Going back to a question that kyle asked earlier; I suspect that in the
iterative cases, we can probably do the solutions in the exponential
domain, and then store in the log domain (though this needs to be tested).
So when doing an expectation we would do:

A = \sum exp(log W_n + log A_n).

Where W_n is the mixture distribution weight of sample n.

This would incur the cost of exponentials each time, but it's not an
iterative cost at least.

It's possible that one could have some way to test which version would be
used if fast enough if both log and exponential versions are stored. I've
defaulted to only storing log, but that may not be that costly.

Free energies of unsampled states would be

f_new = -log \sum exp(log W_n - u_newn).

Where A_n has been transformed to always be greater than 1.

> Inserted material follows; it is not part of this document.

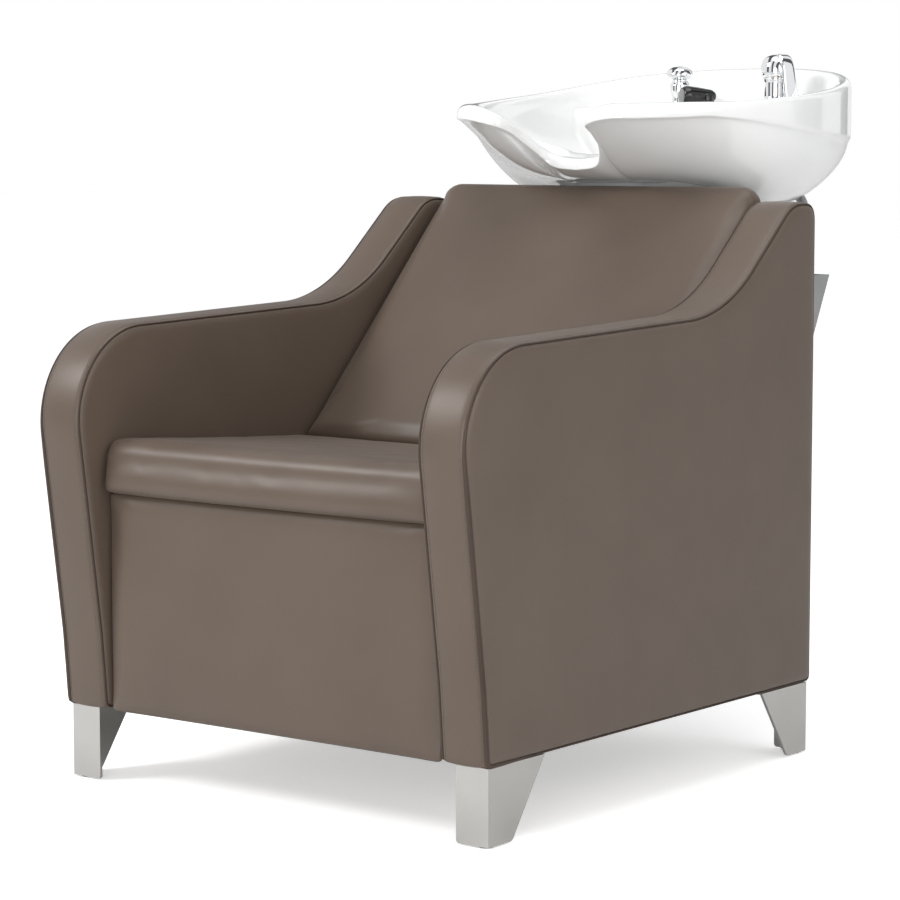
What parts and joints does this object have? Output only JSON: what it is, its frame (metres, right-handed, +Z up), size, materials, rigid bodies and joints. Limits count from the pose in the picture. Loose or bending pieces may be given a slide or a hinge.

Note that if we keep a legacy routine (of any flavor) that does everything
in the log domain, we can always test new extreme cases easily.

On Tue, Nov 26, 2013 at 11:39 AM, John Chodera notifications@github.comwrote:

On Nov 26, 2013, at 5:05 PM, kyleabeauchamp notifications@github.com
wrote:

I agree with the synthetic dataset stuff, though. IMHO I'm just
overwhelmed by the idea of us maintaining thousands of lines of
user-contributed code as part of our testing protocol.

I agree completely. There's no way we can possibly do that.

There may still be a few large datasets that we would like the code to
work on or at least give consistent answers on, such as the large trypsin
datasets that Michael has generated. But this seems like a low priority
goal over testing systems with analytical results.

I still need to code to some analytically tractable systems for binding
affinity calculations. Those could be included in our tests as well if we
feel we need more diversity than just harmonic oscillators.